Recalling Robert Frost on the Harvard Bridge
I walked across the Harvard Bridge today, and stopped halfway to gape at the frozen-over Charles river. I’m from the West Coast; before today, I had never even considered that a river could freeze over. But there it was, right below me, a chalky and flat and improbable plane stretched tight between two riverbanks. Pedestrians bustled past me as I stared and stared. Then a cyclist rang her bell and I blinked back to reality, and shuffled on towards my destination.

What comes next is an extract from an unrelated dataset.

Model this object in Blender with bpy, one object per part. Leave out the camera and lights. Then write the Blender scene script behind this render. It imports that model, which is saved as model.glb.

We all have these moments of rapture-release, I think. On the bridge, as I continued on my way, I was reminded of a famous poem of Robert Frost’s, “Stopping by Woods on a Snowy Evening.” The last lines of the poem are often quoted by overworked graduate students — “And miles to go before I sleep” — but I have always been more interested in the little horse in the second and third stanzas: he “gives his harness bells a shake / to ask if there is some mistake.” I think it is those bells that bring the speaker back to his senses and remind him of his earthly obligations, of “promises to keep,” just as the cyclist’s bells shook me awake today.
Frost captures our instinct to check in on each other, to keep each other grounded, to protect each other from the mesmerizing world around us. The world comes with guardrails, he says — so it’s okay, go on, be amazed.